As a statistics PhD candidate at the University of Auckland, I spend my days researching how to model buses in real-time, and then use this to make improved predictions of arrival time and travel time.
As the lead developer of iNZight, I'm responsible for developing and maintaining a data visualisation and analysis tool used by New Zealand schools, universities, and various other individuals and organisations around the world.
I've completed all of my study at the University of Auckland, originally studying biological sciences with a marine science specialisation, I was swiftly coerced to switch to a double major in biology and statistics. While I enjoyed most of my biology papers, I found I enjoyed statistics more (it is more enjoyable, and they introduced me to this thing called R). Therefore, I didn't hesitate to enrol in postgraduate study in statistics.
The main goal of my current work is to model Auckland's entire public transport system in real time, in order to make reliable preditions about arrival time. The first piece of the puzzle involves a particle filter model to determine the speed (and other variables) based on the observed GPS position of all buses in the Auckland public transport network. The second piece is a Kalman filter that uses bus speeds from the particle filter to estimate the speed along individual segments of road. Finally, the estimated speeds will be used to predict how long it will take for each bus to travel from its current position to future stops.
What is a particle filter? Basically, parallel universes. But instead of universes, we have buses! A whole fleet of imaginary—but plausible—buses, all traveling along the route at different speeds, some stopping at bus stops and traffic lights while others don't. Then, whenever we receive a GPS position update from the real bus, we delete any imaginary buses that are no longer plausible (i.e., near the observed location).

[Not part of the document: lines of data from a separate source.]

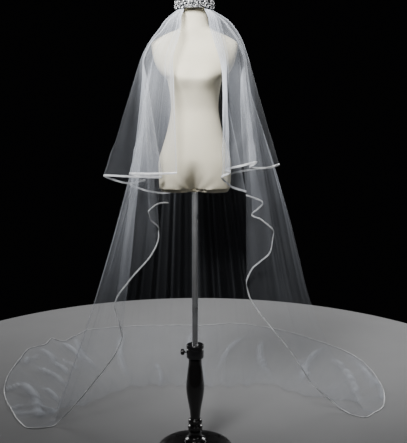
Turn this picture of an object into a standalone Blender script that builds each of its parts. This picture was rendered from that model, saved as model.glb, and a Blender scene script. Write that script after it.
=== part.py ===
"""Two-tier bridal veil of tulle with a satin ribbon edge, on a limbless dress form.

Metres, +Z up. The origin is the middle of the stand's round base, on the floor.
The veil opens towards -Y, its train lies towards +Y, and +X is on the viewer's right.
A bearing is the angle round the form in degrees: 0 is the front, 90 the viewer's left,
180 the back and 270 the viewer's right.
"""
import math
from collections import namedtuple

import bmesh
import bpy
from mathutils import Vector

# Cloth and ribbon
CLOTH = 0.0012
GAP = 0.0003
RIBBON_WIDTH = 0.010
RIBBON_THICKNESS = 0.0010
COLUMN_STEP = 0.082
UPPER_PLEAT = 0.0014
LOWER_PLEAT = 0.0009
TRAIN_RIDGE = 0.55

# Dress form
NECK_TOP = 1.840
FORM_BOTTOM = 1.107
FORM_SIDES = 32
CLEFT_WIDTH = 0.034

# Band
BAND_BOTTOM = 1.825
BAND_TOP = 1.858
BAND_HALF_WIDTH = 0.0726
BAND_HALF_DEPTH = 0.0686
BAND_WALL = 0.0040
STONE_HEIGHT = 0.0026
STONES_AROUND = 24

# Stand
POLE_RADIUS = 0.0125
SOCKET_RADIUS = 0.0365
SOCKET_TOP = 0.464
SOCKET_BOTTOM = 0.405
KNOB_Z = 0.430
KNOB_SHANK = 0.008
KNOB_LENGTH = 0.016
KNOB_RADIUS = 0.0125
BASE_RADIUS = 0.160
BASE_TOP = 0.034
ROUND_SIDES = 28

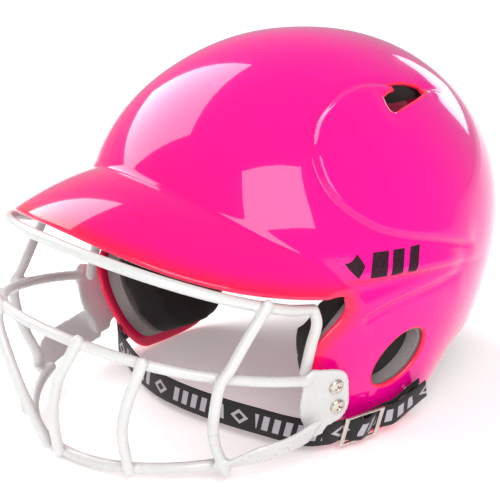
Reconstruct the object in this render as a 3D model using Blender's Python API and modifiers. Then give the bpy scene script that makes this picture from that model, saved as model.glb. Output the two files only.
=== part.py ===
"""A softball batting helmet: moulded shell, coated-wire face guard, foam lining and a chin strap.

Metres, +Z up. The wearer's face looks along -Y and the wearer's left is +X. The helmet stands on
its two ear flaps and on the feet of its face guard, at Z = 0.
"""

import math

import bmesh
import bpy
from mathutils import Matrix, Vector

# ---- shell ------------------------------------------------------------------------------------
HALF_WIDTH = 0.110          # crown, side to side
MEAN_LENGTH = 0.13235       # crown centre to its front or back, on average
LENGTH_SHIFT = 0.00575      # the back reaches this much further than that, the front this much less
CROWN_Y = 0.02285
EQUATOR_Z = 0.0972          # the shell is widest here
CROWN_RISE = 0.1097         # from the equator to the top
TAPER_LENGTH = 0.100        # below the equator the walls draw in by these shares at this depth
SIDE_TAPER = 0.18
END_TAPER = 0.29
FLAP_FLARE = 0.40           # the ear flaps stand out from the oval towards the face
FLARE_DEPTH = 0.040
FLARE_COSINE = 0.40
REAR_COSINE = 0.40          # behind this cosine, the sides draw in as much as the end does
REAR_CORNER_TRIM = 0.033    # how much smaller the plan is halfway between side and back
SHELL_THICKNESS = 0.003
SHELL_TRIM = 0.004          # the flaps are made this much long, then cut flat at the ground

# The brow line, where the brim leaves the crown, falls from the centre to the temple.
BRIM_AZIMUTH = math.radians(66)
BROW_LOW_Z = 0.0963
BROW_RISE = 0.0503
BROW_ROUNDNESS = 0.72

# The brim's edge is half an oval that arches up at the centre.
BRIM_HALF_WIDTH = 0.102
BRIM_Y = -0.0438
BRIM_REACH = 0.102
BRIM_LOW_Z = 0.0957
BRIM_TILT = 0.026
BRIM_ARCH = 0.0134
BRIM_BULGE = 0.004
BRIM_END = (0.1002, -0.031, 0.092)      # where the brim's edge runs out into the flap
BRIM_END_AZIMUTH = math.radians(68)

# Behind the brim, the shell's lower half runs from a side ridge to the rim. Each row gives the
# ridge azimuth, the ridge height, and the azimuth and height of the rim point below it.
RIM = (
    (68.0, 0.0963, 65.6, 0.0920),
    (68.8, 0.0963, 66.4, 0.0860),
    (70.0, 0.0963, 64.3, 0.0790),
    (71.3, 0.0963, 59.4, 0.0710),
    (72.8, 0.0963, 55.0, 0.0620),
    (74.4, 0.0963, 52.9, 0.0520),
    (76.0, 0.0963, 52.3, 0.0400),
    (77.8, 0.0963, 52.8, 0.0280),
    (79.8, 0.0963, 54.2, 0.0160),
    (82.2, 0.0963, 58.4, 0.0050),
    (85.5, 0.0963, 66.0, 0.0000),
    (92.5, 0.0960, 85.0, 0.0000),
    (97.5, 0.0945, 94.3, 0.0065),
    (101.8, 0.0930, 100.7, 0.0180),
    (105.6, 0.0905, 104.8, 0.0320),
    (110.0, 0.0880, 109.5, 0.0380),
    (119.0, 0.0840, 119.0, 0.0400),
    (134.0, 0.0790, 134.0, 0.0412),
    (150.0, 0.0740, 150.0, 0.0425),
    (165.0, 0.0710, 165.0, 0.0435),
    (180.0, 0.0700, 180.0, 0.0440),
)
BRIM_SHARE = 0.42           # share of the shell's columns that end on the brim
UPPER_SHARE = 0.62          # share of its rows that lie above the brow and the ridge
SHELL_COLUMNS = 42
SHELL_ROWS = 13

EAR_HOLE = (0.0062, 0.0481)  # centre, Y and Z
EAR_HOLE_RADII = (0.0205, 0.0140)
EAR_HOLE_TILT = math.radians(40)
EAR_HOLE_DEPTH = 0.020
VENT = (0.0695, 0.0435, 0.1790)
VENT_NORMAL = (0.649, 0.120, 0.752)
VENT_RADII = (0.0215, 0.0100)
VENT_DEPTH = 0.020

# ---- face guard ---------------------------------------------------------------------------------
WIRE_RADIUS = 0.003
GAP = 0.0003                # between pieces that touch
WIRE_SIDES = 2              # bevel resolution
# Each cross wire is half an oval: half width, Y of its ends, reach and its roundness, height of
# its ends, rise to the middle, and a further rise of the middle alone.
TOP_WIRE = (0.0957, -0.0527, 0.0960, 0.86, 0.0888, 0.0363, 0.0010)
MIDDLE_WIRE = (0.1016, -0.0505, 0.1066, 1.00, 0.0516, 0.0242, 0.0056)
BOTTOM_WIRE = (0.0945, -0.0344, 0.1086, 0.94, 0.0155, -0.0075, -0.0032)
MIDDLE_WIRE_END = math.radians(83.6)
BOTTOM_WIRE_END = math.radians(51)
WIRE_POINTS = 26
GUARD_LEG = ((0.0955, -0.0490, 0.0885), (0.0958, -0.0468, 0.0800), (0.0955, -0.0500, 0.0700))
GUARD_LEG_FOOT = (0.0953, -0.0526, 0.0610)

# The left half's three uprights, from the top down. The right half's are their mirror images.
UPRIGHTS = {
    "outer": (
        (0.0983, -0.0838, 0.0975), (0.0955, -0.0930, 0.0850), (0.0940, -0.1030, 0.0710),
        (0.0932, -0.1092, 0.0640), (0.0905, -0.1105, 0.0500), (0.0855, -0.1080, 0.0350),
        (0.0830, -0.1040, 0.0235), (0.0848, -0.1015, 0.0150), (0.0858, -0.1000, 0.0105),
    ),
    "middle": (
        (0.0690, -0.1390, 0.0745), (0.0665, -0.1395, 0.0690), (0.0610, -0.1405, 0.0570),
        (0.0555, -0.1405, 0.0440), (0.0500, -0.1385, 0.0300), (0.0478, -0.1365, 0.0150),
        (0.0482, -0.1355, 0.0002),
    ),
    "centre": (
        (0.0368, -0.1562, 0.0812), (0.0328, -0.1578, 0.0720), (0.0252, -0.1582, 0.0600),
        (0.0165, -0.1568, 0.0420), (0.0100, -0.1538, 0.0240), (0.0062, -0.1512, 0.0110),
        (0.0052, -0.1505, 0.0002),
    ),
}
UPRIGHT_POINTS = 12

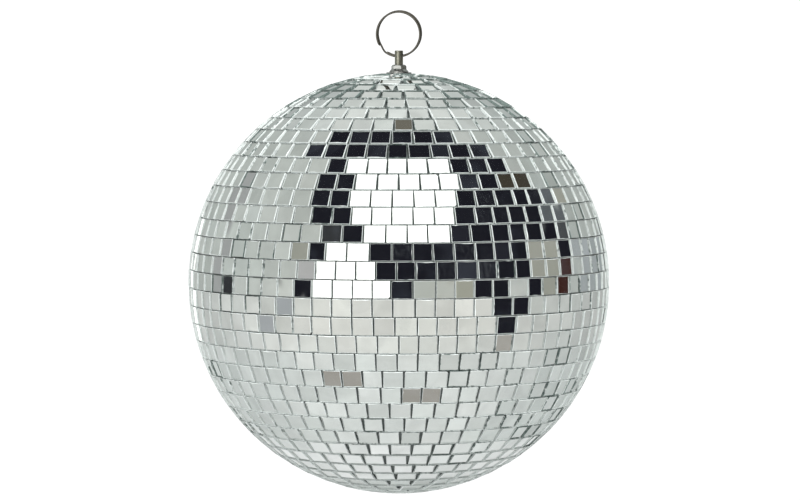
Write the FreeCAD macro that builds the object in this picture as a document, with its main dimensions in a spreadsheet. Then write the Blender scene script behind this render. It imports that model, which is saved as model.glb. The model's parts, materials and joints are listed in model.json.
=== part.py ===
import FreeCAD, Part
import math
import os
import random

import Sketcher

# A mirror ball that hangs from a split ring: a hollow two-part plastic core, rows of silvered glass
# tiles on cloth strips, and a cross-drilled hanger post bolted through the crown.
# Millimetres, +Z up. The origin is where a hook bears on the inside of the split ring, and the
# core's centre lies straight below it. "Height" means height above the core's centre.

DIMENSIONS = [
    ("core_diameter", 244.4, "outside of the plastic core"),
    ("core_wall", 2.2, "wall of the core"),
    ("seat_height", 117.5, "height of the flat seat inside the crown"),
    ("lap_height", 6.0, "overlap of the two half shells at the equator"),
    ("lap_clearance", 0.1, "glue room in the overlap"),
    ("boss_diameter", 15.0, "flat boss on the crown"),
    ("boss_rise", 1.9, "top of the boss above the core's outside"),
    ("crown_bore", 5.4, "hole through the crown"),
    ("rib_count", 8, "ribs inside the crown"),
    ("rib_thickness", 1.8, "thickness of a rib"),
    ("rib_inner_radius", 21.5, "where a rib starts"),
    ("rib_outer_radius", 60.0, "where a rib runs out into the wall"),
    ("rib_foot_height", 113.0, "lower inner corner of a rib"),
    ("washer_diameter", 15.0, "large washer on the boss"),
    ("washer_bore", 5.3, "bore of the washer"),
    ("washer_thickness", 1.2, "thickness of the washer"),
    ("nut_flats", 8.0, "across the flats of every nut"),
    ("nut_chamfer_diameter", 7.3, "a nut's face inside its 45 degree chamfer"),
    ("nut_bore", 5.1, "bore of every nut, over its thread"),
    ("flange_nut_height", 4.5, "outer flanged nut, whole height"),
    ("flange_diameter", 11.4, "its flange"),
    ("flange_rim", 0.7, "thickness of the flange at its rim"),
    ("flange_height", 2.2, "height of the flange's cone"),
    ("inner_nut_height", 4.0, "nut under the crown"),
    ("jam_nut_height", 2.7, "thin nut that locks it"),
    ("plate_diameter", 40.0, "load plate inside the crown"),
    ("plate_thickness", 1.5, "thickness of the load plate"),
    ("plate_bore", 5.5, "bore of the load plate"),
    ("lock_washer_diameter", 9.2, "split lock washer"),
    ("lock_washer_thickness", 1.2, "its thickness, flattened"),
    ("lock_washer_slit", 0.7, "its slit"),
    ("post_diameter", 5.0, "hanger post"),
    ("post_rise", 8.4, "post above the outer nut"),
    ("post_tail", 1.6, "post below the jam nut"),
    ("post_chamfer", 0.4, "chamfer at both ends of the post"),
    ("relief_diameter", 4.2, "groove between the post's shank and its thread"),
    ("relief_width", 0.8, "width of that groove"),
    ("shank_length", 9.0, "plain shank above the groove, down into the outer nut"),
    ("cross_bore", 3.0, "cross hole that the ring passes through"),
    ("cross_bore_drop", 3.2, "its axis below the top of the post"),
    ("ring_diameter", 27.5, "one coil of the split ring, outside"),
    ("ring_wire_width", 1.1, "its wire, along the radius"),
    ("ring_wire_thickness", 1.0, "its wire, along the ring's axis"),
    ("ring_coil_gap", 0.06, "between its two coils"),
    ("ring_coil_shift", 0.25, "each coil off the ring's centre, sideways and up or down"),
    ("ring_step_angle", 25.0, "where the wire crosses from coil to coil"),
    ("ring_turn", 149.5, "turn that puts the crossing low on the left"),
    ("row_count", 36, "rows of tiles"),
    ("top_bare_angle", 3.7, "from the upper pole to the first row"),
    ("bottom_bare_angle", 2.4, "from the last row to the lower pole"),
    ("tile_height", 9.95, "a tile across its row"),
    ("tile_width", 10.9, "usual width of a tile along its row"),
    ("width_spread", 0.55, "usual difference from that width"),
    ("width_limit", 1.2, "largest difference from that width"),
    ("tile_thickness", 2.0, "thickness of a tile"),
    ("least_gap", 0.3, "least gap between the backs of two tiles in a row"),
    ("loose_gap", 0.35, "largest room beyond that"),
    ("corner_gap", 0.15, "least gap between a tile's corner and the next row, near the poles"),
    ("tilt_spread", 0.55, "usual lean of a tile off the sphere, in degrees"),
    ("tilt_limit", 1.2, "largest lean"),
    ("twist_limit", 0.5, "largest turn of a tile in its own plane, in degrees"),
    ("shift_limit", 0.08, "largest shift of a tile across its row"),
    ("bottom_tile_side", 7.0, "the tile that closes the lower pole"),
    ("cloth_thickness", 0.3, "cloth strip under a row"),
    ("cloth_lift", 0.05, "glue under the cloth"),
    ("glue_thickness", 0.25, "glue between cloth and glass"),
    ("cloth_edge_gap", 0.1, "from the cloth's edge to the row's edge"),
]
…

And how about that Kalman filter you mentioned? This is just a way of updating a previous estimate when we receive a new observation, allowing the state (speed along a section of road) to change over time, but also allowing for uncertainty in the measurements (bus speeds). The more buses that recently traveled down a piece of road, the better our estimate of the average speed—and how variable it is: did the buses travel at similar speeds, or were they quite different?
The size-selectivity of fishing gear is of particular interest to fisheries managers, aiding in the reduction of by-catch and increase of profits. Size-selectivity models have typically been fitted using GLMs and mixed-effects models implemented using software such as SAS. We investigate a Bayesian approach to fitting these models, with special focus on the comparability of frequentist and Bayesian models. We look at several case studies, which are used to establish the validity of our models by comparing our results to those published in previous analyses. MCMC diagnostic tests and PPCs for overdispersion are explored, and random-effects are shown to be the preferred method of modelling overdispersion in the data. Having formulated a general model, several extensions are investigated. The Poisson distribution is used as an alternative likelihood function, allowing the models to make use of any population size distribution information, and multiple random-effects models are implemented that were previously found to be too complex. Semiparametric selection curves—notably basis splines—are used with the constraint that they be continuous, non-decreasing functions of length. A new R package,
BSM, is introduced as a simple tool for fitting many of the Bayesian selectivity models discussed in this thesis.
Abstract: Reverberation mapping is a technique used to infer the lag, τ, between two light curves obtained from two different regions of AGN. The lag can later be used in the estimation of the mass of the central black hole. Traditional reverberation mapping methods involve the use of the CCF, and more recently Bayesian models to estimate the lag, however these require long, expensive observational campaigns to obtain the data necessary to infer the lag accurately. The difficulty in obtaining the data has led to the development of a new technique where the CCFs from multiple poorly-measured AGN are combined, or stacked, to infer a typical lag for the sample. Through simulation, this method was shown to recover the lag, although the population lag variability and uncertainty of the lag estimate due to the sparse data were difficult to differentiate from the stacked CCF. Therefore, we proposed using a Bayesian hierarchical model as an alternative, with the advantage of obtaining individual estimates for population variability and estimation error. After first implementing a simple model to show our method could be used to recover the population mean lag, we constructed a model that would analyse multiple AGN and infer the population distribution of lags. We were able to recover the population parameters, and their associated uncertainties, and show that the population variability was separable from the uncertainty in estimating the mean lag.
I'm currently the lead designer, developer, and maintainer of iNZight, a free, easy-to-use data exploration, visualisation, and analysis tool targeted towards users with little or no prior statistics experience, allowing them to produce complex graphs with ease. iNZight is developed by students here at the University of Auckland, usually as part of a project, which is overseen by Chris Wild.
I started working on the project in the middle of 2013, and over the next four years have managed to contribute to all of the components, most notably the graphics package (iNZightPlots), and more recently the main GUI. I've also been responsible for maintaining the 10 R packages behind iNZight, the R repository, the Windows, Mac, and Linux installers, and the website.